Can You Catch Giardia From Your Horse?

This is worth paying attention to. Giardia isn’t a single organism but a species complex divided into genetic groups called assemblages. Human infections come almost exclusively from assemblages A and B. Horses have been found carrying both of these assemblages. In a molecular study of horses in New York and Western Australia, 10 isolates were tested: three belonged to assemblage AI, one to AII, and six to assemblage B, all of which are the types associated with human infection.

That said, the picture isn’t straightforward. A separate study in Italy found that all 20 horse isolates belonged to assemblage E, a livestock-associated type not linked to human disease. So the zoonotic risk depends on which strain a particular horse carries, and that varies by region. The practical takeaway: treat horse giardia as potentially transmissible to people. Wash your hands after handling manure, and be especially careful if you’re immunocompromised.

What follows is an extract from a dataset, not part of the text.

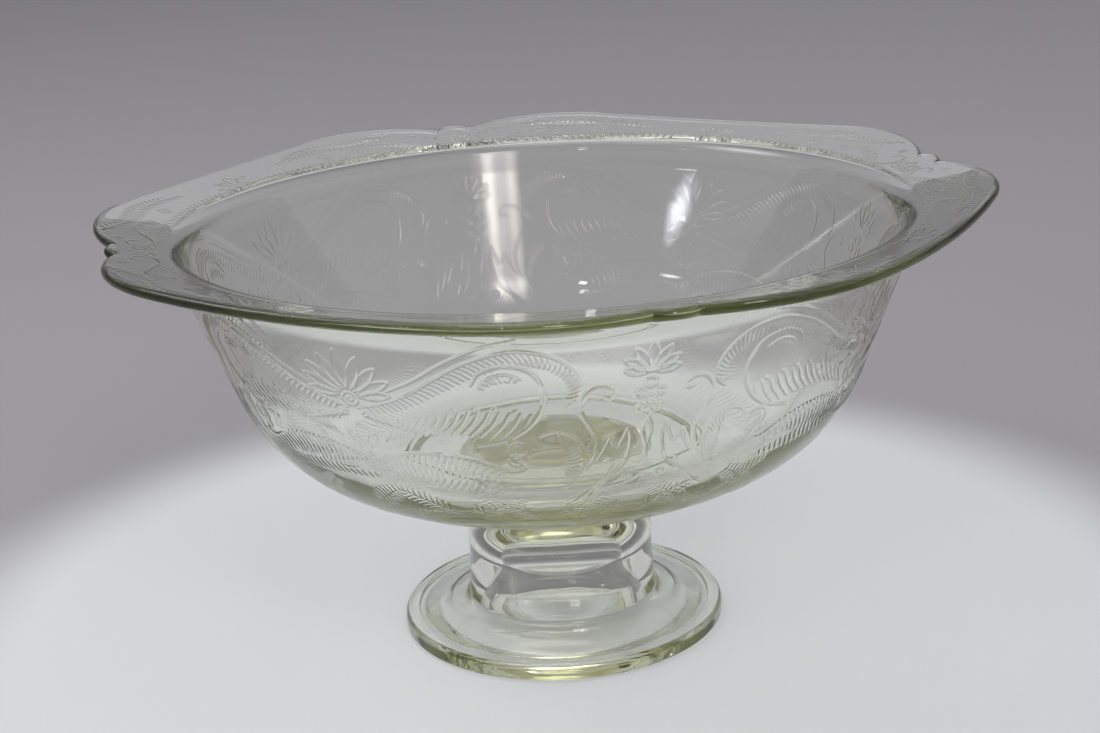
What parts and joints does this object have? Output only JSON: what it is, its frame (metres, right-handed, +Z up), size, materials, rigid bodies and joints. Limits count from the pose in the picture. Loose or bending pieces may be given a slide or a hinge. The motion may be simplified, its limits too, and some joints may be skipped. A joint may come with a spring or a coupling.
{
  "type": "footed glass punch bowl",
  "caption": "Footed serving bowl in clear pressed glass: a round bowl with a scalloped flared brim, bonded on a hollow pedestal foot.",
  "frame": {"origin": "centre of the pedestal's foot, on the surface that it stands on", "axes": "+Z up along the bowl's axis of symmetry; +X and +Y through two neighbouring notches of the brim"},
  "size_m": [0.2446, 0.2446, 0.1266],
  "materials": {
    "bowl_glass": "clear pressed glass with a faint olive tint, fire-polished, fine raised line relief outside",
    "pedestal_glass": "clear pressed glass with a faint olive tint, smooth and fire-polished",
    "cured_adhesive": "thin cured adhesive, translucent and yellowed"
  },
  "bodies": {
    "root": {"bowl": "bowl_glass", "pedestal": "pedestal_glass", "adhesive_bond": "cured_adhesive"}
  },
  "joints": []
}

Preventing Giardia on Your Farm

Good sanitation is the most effective defense. Giardia cysts can’t reproduce outside a host, so breaking the cycle between manure and mouth is the entire strategy.

  • Remove manure frequently. Clean stalls daily or every other day at minimum. In warm months, manure left in corrals or paddocks should be cleared at least every four to five days.
  • Compost properly. A functioning compost system reaches internal temperatures above 130°F, which destroys giardia cysts along with other parasite larvae. If composting isn’t immediately possible, covering the manure pile with a tarp reduces contamination spread.
  • Eliminate standing water. Stagnant puddles and poorly drained areas are ideal for cyst survival. Improve drainage in paddocks and around water troughs.
  • Keep feeding areas clean. Elevate hay feeders and grain bins off the ground to prevent fecal contamination. Remove wasted feed regularly.
  • Let areas dry out. After cleaning stalls or runs, allow surfaces to dry thoroughly. Desiccation kills giardia cysts more effectively than most disinfectants.

For farms with confirmed giardia cases, isolating symptomatic horses and testing new arrivals before mixing them into the herd reduces the chance of spreading infection across the property. Foals sharing space with adult horses that may be asymptomatic carriers deserve extra vigilance, since they’re the ones most likely to develop clinical disease.